What will fill the corner once inhabited by the old Gamekeeper Restaurant, though, is still unknown. Brokers have reached out to what they say are some "well-respected restaurateurs in Idaho, Oregon and Washington," and though they have had some interest for more casual-style eateries, according to Brown, they're still holding out to get "something special."

Meanwhile, Boise-based Tapia Family Catering has secured the full-time contract to operate the first floor grill, to be named "Tapia's at Owyhee," as well as all catering for the meeting room, ballroom and penthouse, totaling nearly 15,000 square feet.

Businesses will come into the second through sixth floors of the Owyhee's main building, while the 46 apartment units will be housed in the western half of the complex. Additionally, the basement will include a new gym, lockers and showers for tenants and business owners.

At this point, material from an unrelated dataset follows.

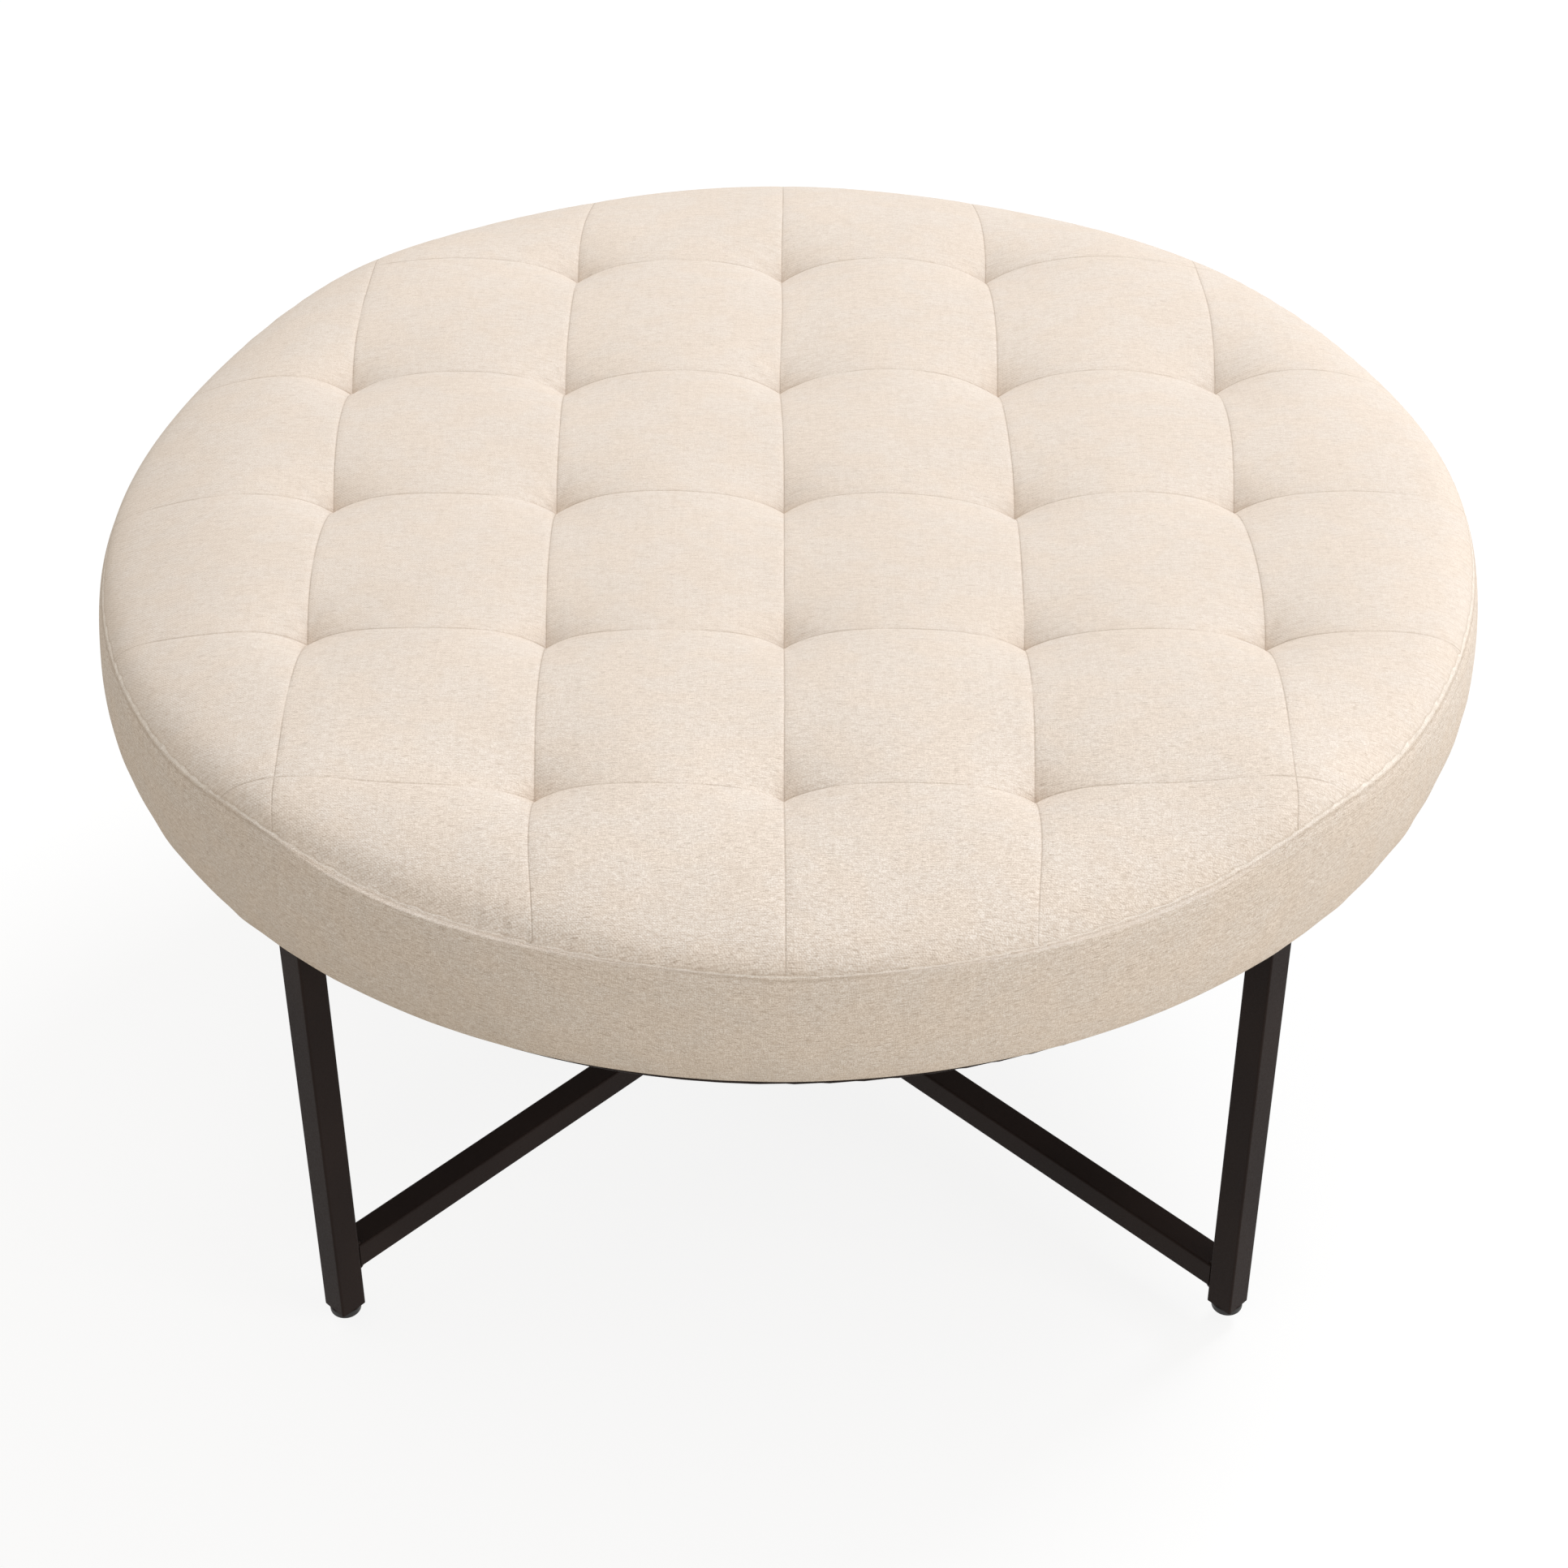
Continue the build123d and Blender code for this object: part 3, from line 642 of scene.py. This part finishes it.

Brown, whose company has specialized in renovating historic buildings into modern apartments in the Los Angeles and Denver markets, said the idea of introducing downtown living to Boise after a vibrant downtown was already flourishing turns the traditional model on its ear.

"Normally, cities introduce downtown housing, which spurs other amenities," he said. "But in Boise, there's good bars and restaurants, tons of jobs and a pretty OK retail presence. And now, we're bringing in housing for young professionals. It will only be a catalyst for more amenities, but we're not starting from scratch."

In fact, his company already owns a currently vacant parcel at 15th and Bannock streets, also downtown.

"Sure, we hope to get some apartments there, too," Brown said.